I gave Nifkin fresh food and water. I swept the floors. I sorted my laundry to wash the next day, emptied the dishwasher, put the leftovers in the freezer, then rinsed and hung my bathing suit to dry. I was halfway through making a grocery list, full of skim milk and fresh apples and good things to eat, before I realized I hadn’t even checked my voice mail to see if anyone… well, to see if Bruce… had called me. A long shot, I knew, but I figured I’d at least give him the benefit of the doubt.
And when I found that he hadn’t called, I felt sad, but nothing like the sharp, jittery, anxious-sick sadness I’d had before, nothing like the overwhelming certainty that I would die if he didn’t love me that I’d felt that night in New York with Maxi.
“He loved me,” I whispered to the neatly swept room. “He loved me, but he doesn’t love me anymore, and it’s not the end of the world.”
Nifkin raised his head from the couch, looked at me curiously, then fell back asleep. I picked up my list. “Eggs,” I wrote. “Spinach. Plums.”
TWELVE
“You’re what?!?”
I bowed my head over my decaffeinated skim-milk latte an d toasted bagel. “Pregnant. With child. Expecting. In a delicate condition. Bun in the oven. PG.”
“Okay, okay, I’ve got it.” Samantha stared at me, full lips parted, brown eyes shocked and wide-awake, even though it was only 7:30 in the morning. How?
“The usual way,” I said lightly. We were in Xando, the neighborhood coffee shop that turned into a bar after six at night. Businessmen perused their Examiners, harried moms with strollers gulped coffee. A good place, clean and bright. Not a place for making scenes.
“With Bruce?”
“Okay, maybe it wasn’t the usual way. It was right after his father died”

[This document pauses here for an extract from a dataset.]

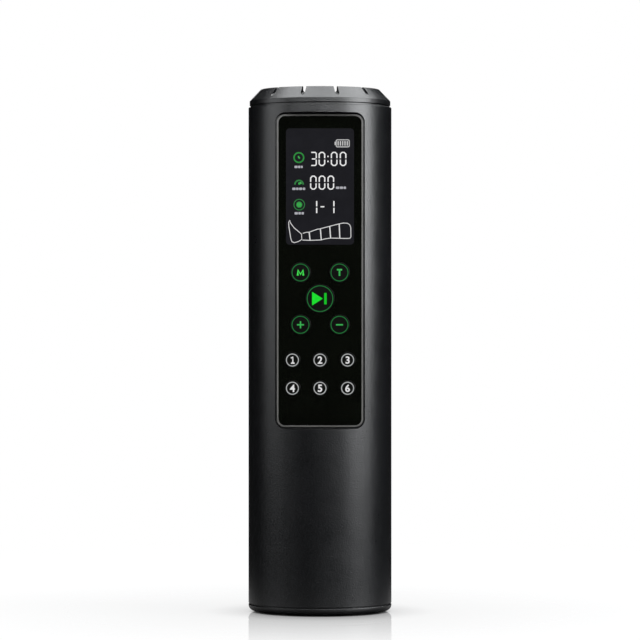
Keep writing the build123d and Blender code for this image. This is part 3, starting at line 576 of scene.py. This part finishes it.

Samantha gave a great exasperated sigh. “Oh, God, Cannie… what did I tell you about sex with the bereaved?”
“I know,” I said. “It just happened.”
She allowed herself another sigh, then reached for her DayTimer, all brisk efficiency, even though she was still wearing black leggings and a T-shirt from Wally’s Wings advising “We Choke Our Own Chickens.” “Okay,” she said. “Did you call the clinic?”
“No, actually,” I said. “I’m going to keep it.”
Her eyes got very wide. “What? How? Why?”
“Why not? I’m twenty-eight years old, I’ve got enough money…”
Samantha was shaking her head. “You’re going to ruin your life.”
“I know my life’s going to change”
“No. You didn’t hear me. You’re going to ruin your life.”
I set down my coffee cup. “What do you mean?”
“Cannie…” She looked at me, her eyes beseeching. “A single mother… I mean, it’s hard enough to meet decent men as it is… do you know what this is going to do to your social life?”
Truthfully, I hadn’t given it much thought. Now that I’d gotten my mind around losing Bruce irrevocably, I hadn’t even started thinking about who I might wind up with, or whether there’d ever be anybody else.